GOAL: Please list all lines of the material below in which the string "Keep" occurs.

DATA FOR THIS EXERCISE:
========================================

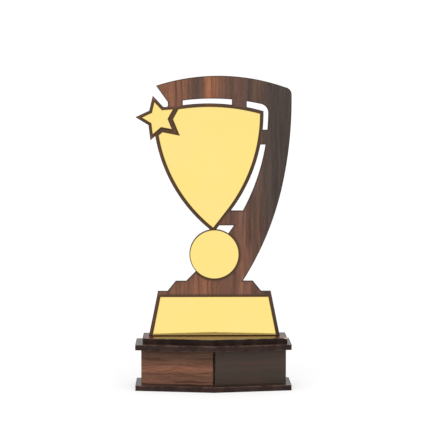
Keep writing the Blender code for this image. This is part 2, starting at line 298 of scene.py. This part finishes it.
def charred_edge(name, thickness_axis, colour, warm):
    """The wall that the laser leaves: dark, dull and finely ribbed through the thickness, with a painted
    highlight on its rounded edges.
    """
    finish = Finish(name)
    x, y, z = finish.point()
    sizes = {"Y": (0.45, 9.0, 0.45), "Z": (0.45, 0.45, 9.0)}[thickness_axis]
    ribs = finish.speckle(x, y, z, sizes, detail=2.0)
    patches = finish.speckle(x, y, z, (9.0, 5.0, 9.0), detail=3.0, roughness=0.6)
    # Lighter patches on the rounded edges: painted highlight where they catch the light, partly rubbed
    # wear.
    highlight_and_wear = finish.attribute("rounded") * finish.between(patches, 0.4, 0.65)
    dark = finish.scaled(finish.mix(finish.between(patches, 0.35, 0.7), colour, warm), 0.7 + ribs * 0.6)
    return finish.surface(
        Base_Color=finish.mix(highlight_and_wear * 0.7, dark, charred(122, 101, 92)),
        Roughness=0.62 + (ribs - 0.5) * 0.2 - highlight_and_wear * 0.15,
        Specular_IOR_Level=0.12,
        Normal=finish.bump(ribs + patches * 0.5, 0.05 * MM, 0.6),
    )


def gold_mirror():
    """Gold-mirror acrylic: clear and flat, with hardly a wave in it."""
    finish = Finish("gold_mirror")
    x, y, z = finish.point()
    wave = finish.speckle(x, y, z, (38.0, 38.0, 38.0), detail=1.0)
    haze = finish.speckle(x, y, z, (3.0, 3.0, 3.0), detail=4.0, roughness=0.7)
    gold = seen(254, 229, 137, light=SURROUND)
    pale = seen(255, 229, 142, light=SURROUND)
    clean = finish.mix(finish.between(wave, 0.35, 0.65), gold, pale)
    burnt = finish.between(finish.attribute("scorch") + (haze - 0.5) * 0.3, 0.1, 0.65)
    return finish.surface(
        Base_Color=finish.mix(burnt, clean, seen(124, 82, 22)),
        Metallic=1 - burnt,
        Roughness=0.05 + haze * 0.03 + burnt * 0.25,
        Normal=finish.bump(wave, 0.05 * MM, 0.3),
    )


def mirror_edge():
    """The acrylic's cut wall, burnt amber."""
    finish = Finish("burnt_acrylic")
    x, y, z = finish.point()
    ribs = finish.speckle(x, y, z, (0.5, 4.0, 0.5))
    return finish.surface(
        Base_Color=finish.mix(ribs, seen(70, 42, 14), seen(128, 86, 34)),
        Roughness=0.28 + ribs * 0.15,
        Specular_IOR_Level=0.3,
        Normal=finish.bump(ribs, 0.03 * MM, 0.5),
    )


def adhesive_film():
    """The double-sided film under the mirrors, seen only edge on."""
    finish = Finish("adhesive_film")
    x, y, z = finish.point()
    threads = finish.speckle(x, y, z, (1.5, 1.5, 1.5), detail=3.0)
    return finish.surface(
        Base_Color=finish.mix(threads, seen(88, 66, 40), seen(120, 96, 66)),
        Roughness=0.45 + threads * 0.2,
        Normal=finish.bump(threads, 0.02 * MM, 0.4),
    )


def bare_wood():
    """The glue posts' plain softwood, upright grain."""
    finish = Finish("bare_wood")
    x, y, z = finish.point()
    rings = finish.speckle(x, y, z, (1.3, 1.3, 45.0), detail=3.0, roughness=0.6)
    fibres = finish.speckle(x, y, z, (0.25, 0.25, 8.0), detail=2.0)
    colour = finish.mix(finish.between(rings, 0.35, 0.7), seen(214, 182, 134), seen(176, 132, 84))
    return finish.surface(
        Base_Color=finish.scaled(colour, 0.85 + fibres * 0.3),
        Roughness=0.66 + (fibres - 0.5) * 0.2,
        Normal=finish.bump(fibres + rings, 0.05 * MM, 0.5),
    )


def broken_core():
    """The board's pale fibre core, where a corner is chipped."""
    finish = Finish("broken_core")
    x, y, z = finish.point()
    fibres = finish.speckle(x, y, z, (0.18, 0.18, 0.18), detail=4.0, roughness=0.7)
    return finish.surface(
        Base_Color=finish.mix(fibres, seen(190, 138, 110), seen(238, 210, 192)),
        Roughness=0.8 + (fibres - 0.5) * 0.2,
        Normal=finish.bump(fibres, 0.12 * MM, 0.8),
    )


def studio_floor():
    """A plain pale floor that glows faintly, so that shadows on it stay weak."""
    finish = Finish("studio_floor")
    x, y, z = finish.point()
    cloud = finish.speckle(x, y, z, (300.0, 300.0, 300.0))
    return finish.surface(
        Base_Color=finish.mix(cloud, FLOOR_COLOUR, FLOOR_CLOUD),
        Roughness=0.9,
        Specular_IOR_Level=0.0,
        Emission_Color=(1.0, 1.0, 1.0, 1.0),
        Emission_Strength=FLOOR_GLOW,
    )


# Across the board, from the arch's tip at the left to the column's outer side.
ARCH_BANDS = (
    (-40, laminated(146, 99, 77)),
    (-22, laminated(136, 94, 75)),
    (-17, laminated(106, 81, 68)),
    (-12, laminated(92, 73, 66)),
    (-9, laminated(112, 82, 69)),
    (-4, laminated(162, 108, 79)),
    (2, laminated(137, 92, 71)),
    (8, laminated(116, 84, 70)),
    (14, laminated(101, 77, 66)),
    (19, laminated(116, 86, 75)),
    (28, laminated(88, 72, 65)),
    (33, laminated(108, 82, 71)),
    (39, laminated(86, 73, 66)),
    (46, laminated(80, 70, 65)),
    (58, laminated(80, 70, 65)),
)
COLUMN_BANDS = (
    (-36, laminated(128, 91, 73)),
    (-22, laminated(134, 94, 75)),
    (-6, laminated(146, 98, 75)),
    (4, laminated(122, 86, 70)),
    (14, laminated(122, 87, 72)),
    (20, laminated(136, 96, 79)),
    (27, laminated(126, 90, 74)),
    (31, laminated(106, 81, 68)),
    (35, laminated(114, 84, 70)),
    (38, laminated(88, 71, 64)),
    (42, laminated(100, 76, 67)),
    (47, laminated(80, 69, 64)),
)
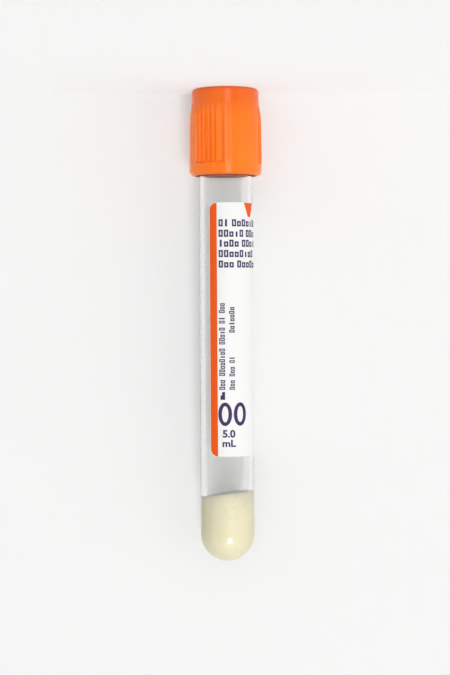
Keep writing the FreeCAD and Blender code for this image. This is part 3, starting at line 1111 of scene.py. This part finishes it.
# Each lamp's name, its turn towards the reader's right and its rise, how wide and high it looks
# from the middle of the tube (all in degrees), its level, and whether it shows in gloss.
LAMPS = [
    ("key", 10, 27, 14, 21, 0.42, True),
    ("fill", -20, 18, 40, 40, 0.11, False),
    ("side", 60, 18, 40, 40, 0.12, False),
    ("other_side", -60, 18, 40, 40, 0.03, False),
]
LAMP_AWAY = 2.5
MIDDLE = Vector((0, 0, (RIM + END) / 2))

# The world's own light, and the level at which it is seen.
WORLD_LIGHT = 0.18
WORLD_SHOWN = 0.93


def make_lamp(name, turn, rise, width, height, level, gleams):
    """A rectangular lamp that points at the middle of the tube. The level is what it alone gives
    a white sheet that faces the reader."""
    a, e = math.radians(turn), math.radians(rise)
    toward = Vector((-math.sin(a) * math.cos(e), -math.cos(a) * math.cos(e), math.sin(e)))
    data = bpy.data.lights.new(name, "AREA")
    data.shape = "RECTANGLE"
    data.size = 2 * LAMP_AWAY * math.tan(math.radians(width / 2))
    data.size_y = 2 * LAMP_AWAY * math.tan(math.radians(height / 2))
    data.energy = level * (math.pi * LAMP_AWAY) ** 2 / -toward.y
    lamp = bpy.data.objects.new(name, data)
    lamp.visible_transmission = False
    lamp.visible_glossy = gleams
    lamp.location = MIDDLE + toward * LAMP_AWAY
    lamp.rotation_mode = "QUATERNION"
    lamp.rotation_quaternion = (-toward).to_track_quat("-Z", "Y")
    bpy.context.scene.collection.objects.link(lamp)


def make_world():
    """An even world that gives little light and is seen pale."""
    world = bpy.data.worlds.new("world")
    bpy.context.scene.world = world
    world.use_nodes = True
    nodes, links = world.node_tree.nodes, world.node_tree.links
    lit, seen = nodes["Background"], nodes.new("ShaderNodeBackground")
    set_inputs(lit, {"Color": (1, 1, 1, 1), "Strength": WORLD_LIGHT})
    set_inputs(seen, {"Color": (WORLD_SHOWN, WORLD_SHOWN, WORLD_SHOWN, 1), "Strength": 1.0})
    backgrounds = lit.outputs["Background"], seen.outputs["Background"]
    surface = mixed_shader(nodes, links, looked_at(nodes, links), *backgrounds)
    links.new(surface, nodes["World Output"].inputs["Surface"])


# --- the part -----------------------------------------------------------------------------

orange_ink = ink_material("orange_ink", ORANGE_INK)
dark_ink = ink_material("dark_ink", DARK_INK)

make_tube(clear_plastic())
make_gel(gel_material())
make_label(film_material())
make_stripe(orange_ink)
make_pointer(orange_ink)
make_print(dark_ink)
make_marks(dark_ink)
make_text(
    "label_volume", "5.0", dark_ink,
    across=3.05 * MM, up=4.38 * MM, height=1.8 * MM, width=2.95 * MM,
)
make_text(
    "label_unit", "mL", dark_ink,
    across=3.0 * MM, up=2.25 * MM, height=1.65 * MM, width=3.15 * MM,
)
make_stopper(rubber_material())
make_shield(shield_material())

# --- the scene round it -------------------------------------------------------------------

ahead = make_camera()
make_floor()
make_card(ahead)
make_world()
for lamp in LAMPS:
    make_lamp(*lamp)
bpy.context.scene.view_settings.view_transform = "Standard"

========================================

WRITTEN SOLUTION:
Keep writing the Blender code for this image. This is part 2, starting at line 298 of scene.py. This part finishes it.
Keep writing the FreeCAD and Blender code for this image. This is part 3, starting at line 1111 of scene.py. This part finishes it.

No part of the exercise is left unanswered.